Instruction ::
Going through the material below, please gather all lines with the word "picture" in them.

Entries shown ::
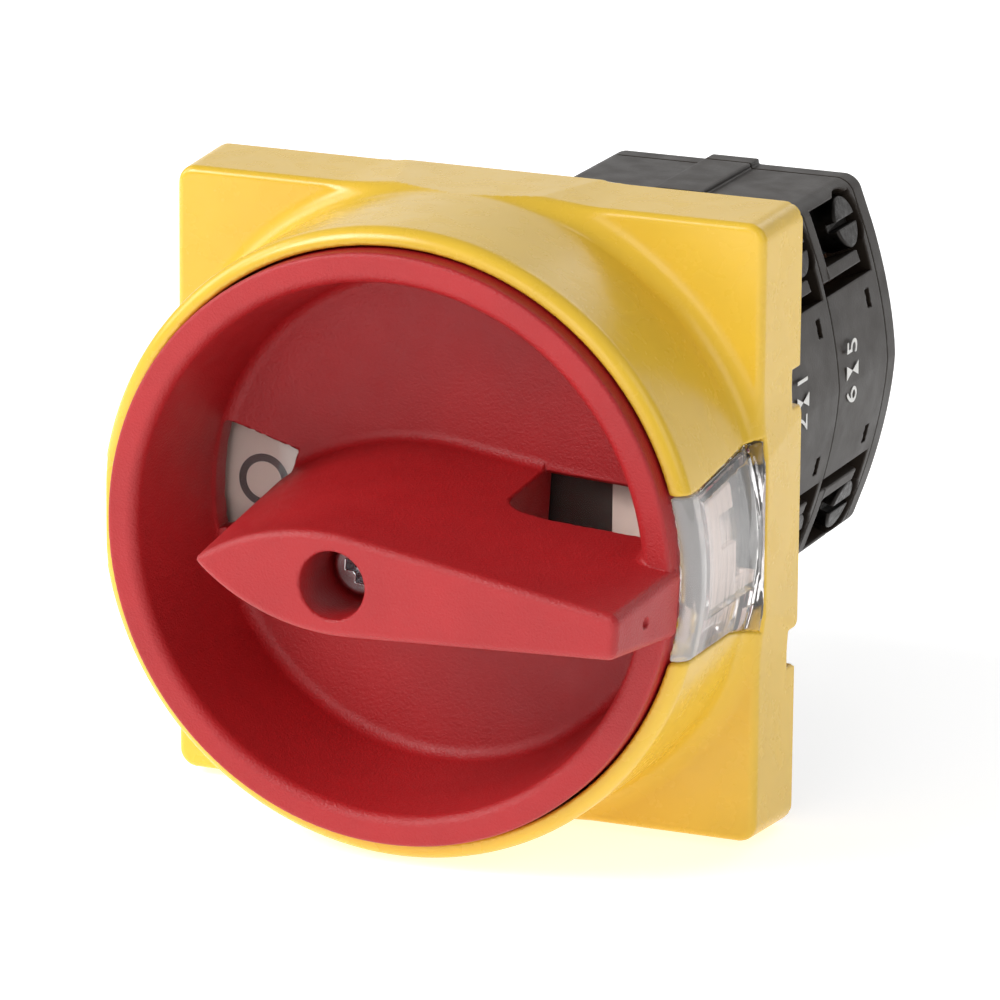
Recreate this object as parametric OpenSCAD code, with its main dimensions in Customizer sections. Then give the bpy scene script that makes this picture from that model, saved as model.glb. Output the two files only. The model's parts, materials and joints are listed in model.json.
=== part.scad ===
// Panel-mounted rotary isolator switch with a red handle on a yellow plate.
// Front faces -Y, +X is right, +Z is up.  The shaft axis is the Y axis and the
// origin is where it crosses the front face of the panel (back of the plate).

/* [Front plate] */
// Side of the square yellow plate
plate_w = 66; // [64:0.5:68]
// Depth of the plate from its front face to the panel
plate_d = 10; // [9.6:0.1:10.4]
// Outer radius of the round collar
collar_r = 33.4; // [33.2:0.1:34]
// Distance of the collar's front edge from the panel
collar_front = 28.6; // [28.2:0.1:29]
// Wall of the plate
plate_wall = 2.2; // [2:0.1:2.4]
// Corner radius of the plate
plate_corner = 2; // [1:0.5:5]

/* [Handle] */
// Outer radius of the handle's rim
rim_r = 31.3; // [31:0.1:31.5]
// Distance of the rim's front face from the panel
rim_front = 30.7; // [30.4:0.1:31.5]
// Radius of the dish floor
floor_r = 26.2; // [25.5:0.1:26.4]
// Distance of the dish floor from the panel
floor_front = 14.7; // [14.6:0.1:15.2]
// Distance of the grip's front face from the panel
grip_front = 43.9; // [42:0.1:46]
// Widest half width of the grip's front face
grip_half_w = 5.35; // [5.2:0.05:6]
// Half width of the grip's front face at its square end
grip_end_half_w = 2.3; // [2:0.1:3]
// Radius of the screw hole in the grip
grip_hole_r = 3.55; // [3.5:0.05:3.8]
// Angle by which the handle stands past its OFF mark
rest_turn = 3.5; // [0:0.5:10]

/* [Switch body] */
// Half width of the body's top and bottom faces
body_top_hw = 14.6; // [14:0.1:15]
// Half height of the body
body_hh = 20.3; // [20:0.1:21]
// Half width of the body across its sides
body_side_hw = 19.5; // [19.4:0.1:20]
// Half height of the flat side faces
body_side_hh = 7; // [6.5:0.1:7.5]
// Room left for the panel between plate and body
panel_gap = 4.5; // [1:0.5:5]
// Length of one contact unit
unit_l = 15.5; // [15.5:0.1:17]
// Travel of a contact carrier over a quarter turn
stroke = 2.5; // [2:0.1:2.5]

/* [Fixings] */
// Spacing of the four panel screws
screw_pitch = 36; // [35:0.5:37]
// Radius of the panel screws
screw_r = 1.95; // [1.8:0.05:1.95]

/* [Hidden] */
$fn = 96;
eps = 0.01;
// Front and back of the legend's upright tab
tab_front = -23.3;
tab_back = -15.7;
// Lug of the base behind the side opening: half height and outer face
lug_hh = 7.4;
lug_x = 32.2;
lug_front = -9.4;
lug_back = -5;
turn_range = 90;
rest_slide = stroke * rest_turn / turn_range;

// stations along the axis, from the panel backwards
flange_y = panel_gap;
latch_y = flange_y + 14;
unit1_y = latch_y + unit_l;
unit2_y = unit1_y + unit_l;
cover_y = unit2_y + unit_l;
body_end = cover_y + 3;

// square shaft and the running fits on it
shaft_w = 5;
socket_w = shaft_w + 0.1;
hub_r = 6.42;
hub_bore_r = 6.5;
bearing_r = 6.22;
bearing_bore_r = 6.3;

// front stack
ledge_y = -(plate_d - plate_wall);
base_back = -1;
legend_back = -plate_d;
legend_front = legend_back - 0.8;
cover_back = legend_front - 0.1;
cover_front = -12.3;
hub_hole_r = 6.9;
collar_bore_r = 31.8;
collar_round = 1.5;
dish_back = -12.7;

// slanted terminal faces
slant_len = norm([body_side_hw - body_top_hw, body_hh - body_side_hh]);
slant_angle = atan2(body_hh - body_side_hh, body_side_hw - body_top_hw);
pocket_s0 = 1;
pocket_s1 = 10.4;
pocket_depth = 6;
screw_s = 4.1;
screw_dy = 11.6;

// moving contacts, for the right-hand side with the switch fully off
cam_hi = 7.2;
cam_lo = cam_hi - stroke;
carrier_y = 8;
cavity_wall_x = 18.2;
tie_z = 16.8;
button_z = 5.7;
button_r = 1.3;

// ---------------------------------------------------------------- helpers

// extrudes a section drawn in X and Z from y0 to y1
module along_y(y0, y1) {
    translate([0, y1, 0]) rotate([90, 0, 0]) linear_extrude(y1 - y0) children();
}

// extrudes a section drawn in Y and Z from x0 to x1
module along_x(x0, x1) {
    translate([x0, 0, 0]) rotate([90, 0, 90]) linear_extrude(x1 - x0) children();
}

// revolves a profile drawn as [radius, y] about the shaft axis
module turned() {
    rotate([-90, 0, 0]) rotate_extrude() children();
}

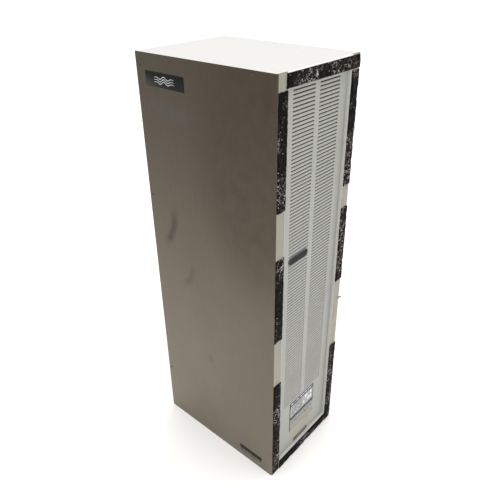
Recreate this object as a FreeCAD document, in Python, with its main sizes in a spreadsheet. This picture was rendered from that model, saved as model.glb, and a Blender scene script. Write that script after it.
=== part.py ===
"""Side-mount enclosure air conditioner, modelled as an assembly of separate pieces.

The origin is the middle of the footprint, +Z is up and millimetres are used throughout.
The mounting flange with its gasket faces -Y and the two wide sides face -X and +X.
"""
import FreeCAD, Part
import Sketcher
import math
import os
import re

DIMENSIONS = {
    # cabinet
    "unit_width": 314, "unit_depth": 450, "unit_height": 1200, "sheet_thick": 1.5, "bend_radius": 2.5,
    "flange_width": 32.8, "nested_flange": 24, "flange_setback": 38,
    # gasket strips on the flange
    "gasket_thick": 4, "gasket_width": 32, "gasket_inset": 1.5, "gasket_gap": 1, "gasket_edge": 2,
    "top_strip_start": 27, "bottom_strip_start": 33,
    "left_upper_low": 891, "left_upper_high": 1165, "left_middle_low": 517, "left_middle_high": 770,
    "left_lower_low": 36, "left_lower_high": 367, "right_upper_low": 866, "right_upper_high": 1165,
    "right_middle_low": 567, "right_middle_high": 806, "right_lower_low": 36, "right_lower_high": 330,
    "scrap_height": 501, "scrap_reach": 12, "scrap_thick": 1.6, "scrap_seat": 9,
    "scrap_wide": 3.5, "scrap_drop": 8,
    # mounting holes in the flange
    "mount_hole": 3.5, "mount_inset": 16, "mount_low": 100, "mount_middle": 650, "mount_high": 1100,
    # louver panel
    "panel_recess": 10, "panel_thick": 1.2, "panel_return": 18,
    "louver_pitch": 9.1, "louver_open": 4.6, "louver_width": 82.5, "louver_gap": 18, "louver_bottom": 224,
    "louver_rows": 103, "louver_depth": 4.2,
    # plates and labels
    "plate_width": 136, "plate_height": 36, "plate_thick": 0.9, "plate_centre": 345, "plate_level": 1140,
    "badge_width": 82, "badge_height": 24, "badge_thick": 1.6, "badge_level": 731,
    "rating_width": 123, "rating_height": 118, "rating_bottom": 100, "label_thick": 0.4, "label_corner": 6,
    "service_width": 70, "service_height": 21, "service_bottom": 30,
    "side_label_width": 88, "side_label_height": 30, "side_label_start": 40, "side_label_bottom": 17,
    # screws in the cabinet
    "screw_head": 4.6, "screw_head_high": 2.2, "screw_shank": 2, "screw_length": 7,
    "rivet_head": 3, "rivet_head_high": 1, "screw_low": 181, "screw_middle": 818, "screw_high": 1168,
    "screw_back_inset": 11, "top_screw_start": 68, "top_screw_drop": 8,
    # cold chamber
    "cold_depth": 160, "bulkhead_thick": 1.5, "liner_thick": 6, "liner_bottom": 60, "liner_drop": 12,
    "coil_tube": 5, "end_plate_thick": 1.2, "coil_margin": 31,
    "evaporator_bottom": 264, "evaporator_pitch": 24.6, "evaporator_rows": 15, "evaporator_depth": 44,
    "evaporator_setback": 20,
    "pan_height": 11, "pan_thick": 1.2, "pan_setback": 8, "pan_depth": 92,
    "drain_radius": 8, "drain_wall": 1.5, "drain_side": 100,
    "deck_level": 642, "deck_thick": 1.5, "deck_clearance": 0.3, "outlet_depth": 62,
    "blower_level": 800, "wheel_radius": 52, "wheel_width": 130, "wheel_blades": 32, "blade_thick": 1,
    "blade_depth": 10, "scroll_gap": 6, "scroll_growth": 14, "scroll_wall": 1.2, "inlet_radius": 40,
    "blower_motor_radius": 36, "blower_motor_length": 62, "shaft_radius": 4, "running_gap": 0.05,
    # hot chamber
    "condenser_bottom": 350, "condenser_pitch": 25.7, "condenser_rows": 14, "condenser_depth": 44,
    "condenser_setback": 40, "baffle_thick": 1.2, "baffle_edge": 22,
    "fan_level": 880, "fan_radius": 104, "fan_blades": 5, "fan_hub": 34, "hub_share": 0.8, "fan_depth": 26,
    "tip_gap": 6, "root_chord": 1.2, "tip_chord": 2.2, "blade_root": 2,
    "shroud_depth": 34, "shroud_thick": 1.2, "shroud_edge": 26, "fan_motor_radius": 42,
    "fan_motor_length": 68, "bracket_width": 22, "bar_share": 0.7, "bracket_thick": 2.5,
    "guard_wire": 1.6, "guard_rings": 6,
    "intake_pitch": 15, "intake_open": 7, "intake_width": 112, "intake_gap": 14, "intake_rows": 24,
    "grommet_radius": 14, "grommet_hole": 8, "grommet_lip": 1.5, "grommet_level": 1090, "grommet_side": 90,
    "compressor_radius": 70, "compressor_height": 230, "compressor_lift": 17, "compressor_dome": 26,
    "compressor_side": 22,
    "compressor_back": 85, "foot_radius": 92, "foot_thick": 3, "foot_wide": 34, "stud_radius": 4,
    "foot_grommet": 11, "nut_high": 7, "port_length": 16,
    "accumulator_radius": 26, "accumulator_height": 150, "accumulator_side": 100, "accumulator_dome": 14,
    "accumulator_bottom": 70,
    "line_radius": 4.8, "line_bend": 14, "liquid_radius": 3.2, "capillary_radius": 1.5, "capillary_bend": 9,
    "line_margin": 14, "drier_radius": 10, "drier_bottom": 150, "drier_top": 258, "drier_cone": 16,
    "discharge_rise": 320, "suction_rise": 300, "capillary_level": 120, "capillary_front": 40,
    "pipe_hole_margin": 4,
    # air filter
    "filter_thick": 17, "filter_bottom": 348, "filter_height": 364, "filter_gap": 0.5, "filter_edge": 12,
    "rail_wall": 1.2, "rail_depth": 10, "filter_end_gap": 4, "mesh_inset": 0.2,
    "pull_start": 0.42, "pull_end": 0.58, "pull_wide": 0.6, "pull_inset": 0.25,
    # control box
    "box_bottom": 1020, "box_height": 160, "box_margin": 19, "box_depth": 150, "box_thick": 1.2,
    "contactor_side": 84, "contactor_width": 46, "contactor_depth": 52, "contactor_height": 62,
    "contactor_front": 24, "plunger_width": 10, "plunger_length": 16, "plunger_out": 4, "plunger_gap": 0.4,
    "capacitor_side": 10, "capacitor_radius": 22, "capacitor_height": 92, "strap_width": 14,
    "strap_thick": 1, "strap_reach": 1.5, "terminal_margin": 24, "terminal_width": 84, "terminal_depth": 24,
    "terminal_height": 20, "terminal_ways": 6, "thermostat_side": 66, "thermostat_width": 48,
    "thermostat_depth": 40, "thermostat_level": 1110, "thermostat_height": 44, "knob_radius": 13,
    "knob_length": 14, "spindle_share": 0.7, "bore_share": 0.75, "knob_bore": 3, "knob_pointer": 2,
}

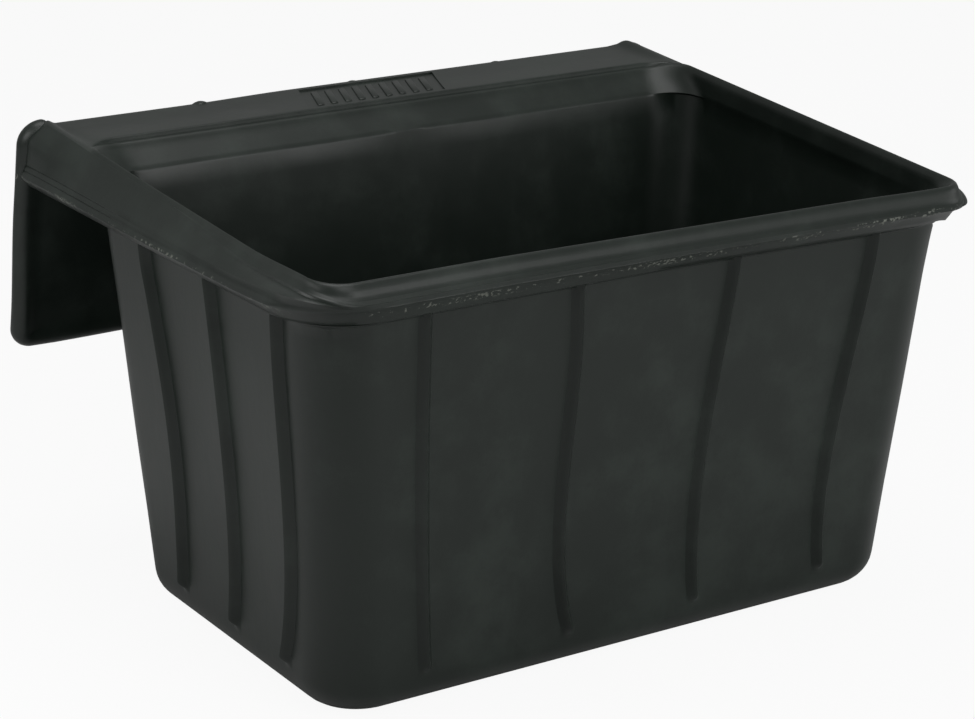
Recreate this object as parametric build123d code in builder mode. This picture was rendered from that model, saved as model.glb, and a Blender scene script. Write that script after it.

Answer to the problem ::
Recreate this object as parametric OpenSCAD code, with its main dimensions in Customizer sections. Then give the bpy scene script that makes this picture from that model, saved as model.glb. Output the two files only. The model's parts, materials and joints are listed in model.json.
Recreate this object as a FreeCAD document, in Python, with its main sizes in a spreadsheet. This picture was rendered from that model, saved as model.glb, and a Blender scene script. Write that script after it.
Recreate this object as parametric build123d code in builder mode. This picture was rendered from that model, saved as model.glb, and a Blender scene script. Write that script after it.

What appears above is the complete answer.